Lisa Daniels, founder and executive director of the Darren B. Easterling Center for Restorative Practices, shares Wednesday how rehabilitation for juveniles would've helped her son, Darren, who was fatally shot in July 2012. Alexandra Kukulka/Daily Southtown

Rep. Anthony DeLuca, community leaders call for state legislature to mandate services for repeat juvenile gun offenders

Lisa Daniels, the founder and executive director of the Darren B. Easterling Center for Restorative Practices, said her youngest son, Darren, was fatally shot in Park Forest in July 2012 during a robbery.

Her son had a criminal record and was committing a crime before he was shot, Daniels said, and because of that she has held him accountable for his actions posthumously.

“Yet I firmly believe that had he had the options presented in House Bill 4453, had those options been available during his younger years, his story might have ended just a bit differently,” Daniels said.
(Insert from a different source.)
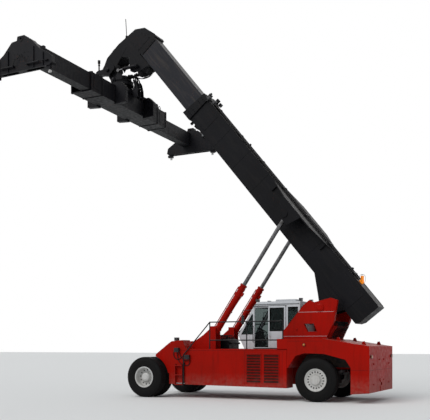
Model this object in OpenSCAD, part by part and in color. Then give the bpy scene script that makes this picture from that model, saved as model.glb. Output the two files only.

State Rep. Anthony DeLuca, D-Chicago Heights, and community leaders called on state legislators to pass his bill that addresses repeat gun offenders, during a meeting Wednesday with police chiefs and command staff at Prairie State College in Chicago Heights.

House Bill 4453 states if a juvenile has previously been placed on probation for or convicted of a gun offense that did not result in injury, then judges should require the juvenile to participate in social service programs for three months.